▶ 3D code data
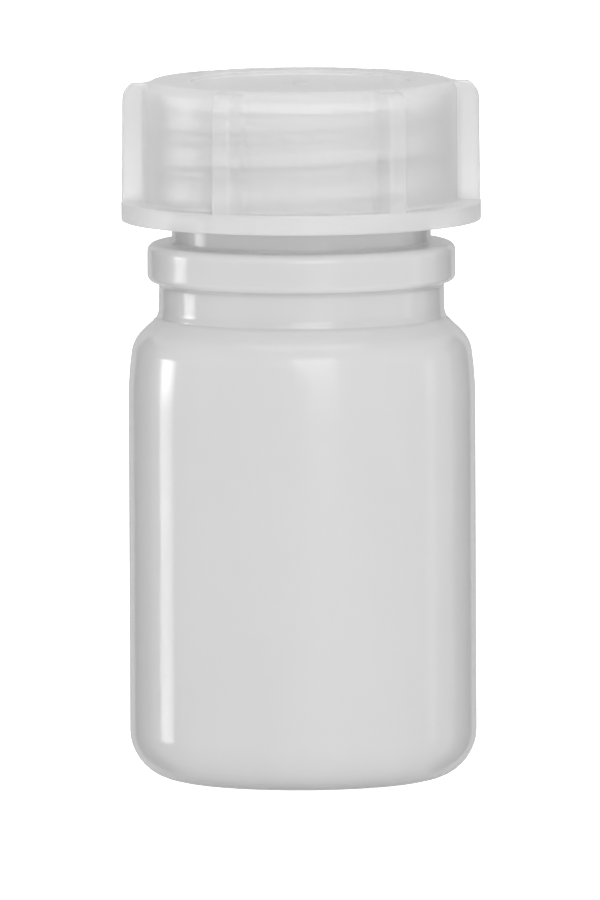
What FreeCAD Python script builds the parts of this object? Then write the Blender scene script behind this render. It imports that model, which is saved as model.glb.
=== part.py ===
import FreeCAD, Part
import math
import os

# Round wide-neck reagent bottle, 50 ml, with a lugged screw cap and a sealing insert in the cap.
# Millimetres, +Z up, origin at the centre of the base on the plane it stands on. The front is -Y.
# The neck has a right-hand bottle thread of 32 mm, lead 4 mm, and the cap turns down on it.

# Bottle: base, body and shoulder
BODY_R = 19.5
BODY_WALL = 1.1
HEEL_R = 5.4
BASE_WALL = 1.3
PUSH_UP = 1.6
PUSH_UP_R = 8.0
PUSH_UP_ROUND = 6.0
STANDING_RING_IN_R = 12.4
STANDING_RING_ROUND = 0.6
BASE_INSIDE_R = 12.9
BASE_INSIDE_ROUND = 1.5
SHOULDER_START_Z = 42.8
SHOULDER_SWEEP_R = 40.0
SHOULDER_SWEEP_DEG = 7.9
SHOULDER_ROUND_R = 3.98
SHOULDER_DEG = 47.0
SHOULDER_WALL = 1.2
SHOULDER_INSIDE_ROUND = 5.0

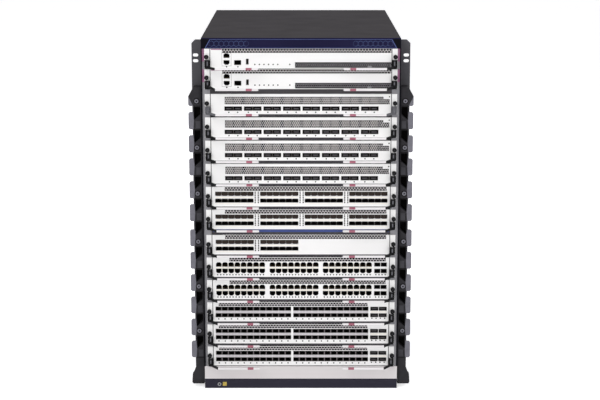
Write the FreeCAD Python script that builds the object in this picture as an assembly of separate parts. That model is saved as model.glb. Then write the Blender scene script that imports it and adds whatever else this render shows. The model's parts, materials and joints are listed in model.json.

▶ PROBLEM DETAILS
Reproduce each entry word for word.

▶ EXERCISE RESULT
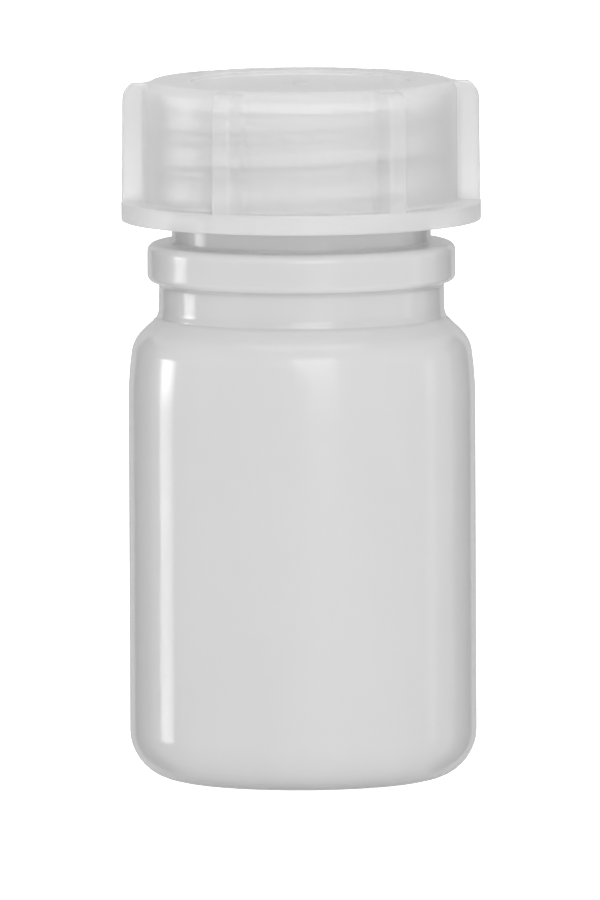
What FreeCAD Python script builds the parts of this object? Then write the Blender scene script behind this render. It imports that model, which is saved as model.glb.
=== part.py ===
import FreeCAD, Part
import math
import os

# Round wide-neck reagent bottle, 50 ml, with a lugged screw cap and a sealing insert in the cap.
# Millimetres, +Z up, origin at the centre of the base on the plane it stands on. The front is -Y.
# The neck has a right-hand bottle thread of 32 mm, lead 4 mm, and the cap turns down on it.

# Bottle: base, body and shoulder
BODY_R = 19.5
BODY_WALL = 1.1
HEEL_R = 5.4
BASE_WALL = 1.3
PUSH_UP = 1.6
PUSH_UP_R = 8.0
PUSH_UP_ROUND = 6.0
STANDING_RING_IN_R = 12.4
STANDING_RING_ROUND = 0.6
BASE_INSIDE_R = 12.9
BASE_INSIDE_ROUND = 1.5
SHOULDER_START_Z = 42.8
SHOULDER_SWEEP_R = 40.0
SHOULDER_SWEEP_DEG = 7.9
SHOULDER_ROUND_R = 3.98
SHOULDER_DEG = 47.0
SHOULDER_WALL = 1.2
SHOULDER_INSIDE_ROUND = 5.0

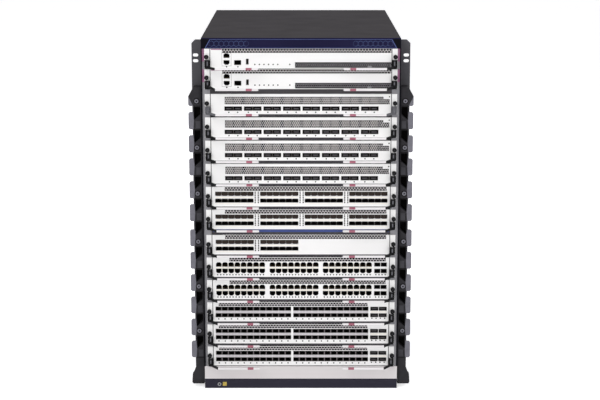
Write the FreeCAD Python script that builds the object in this picture as an assembly of separate parts. That model is saved as model.glb. Then write the Blender scene script that imports it and adds whatever else this render shows. The model's parts, materials and joints are listed in model.json.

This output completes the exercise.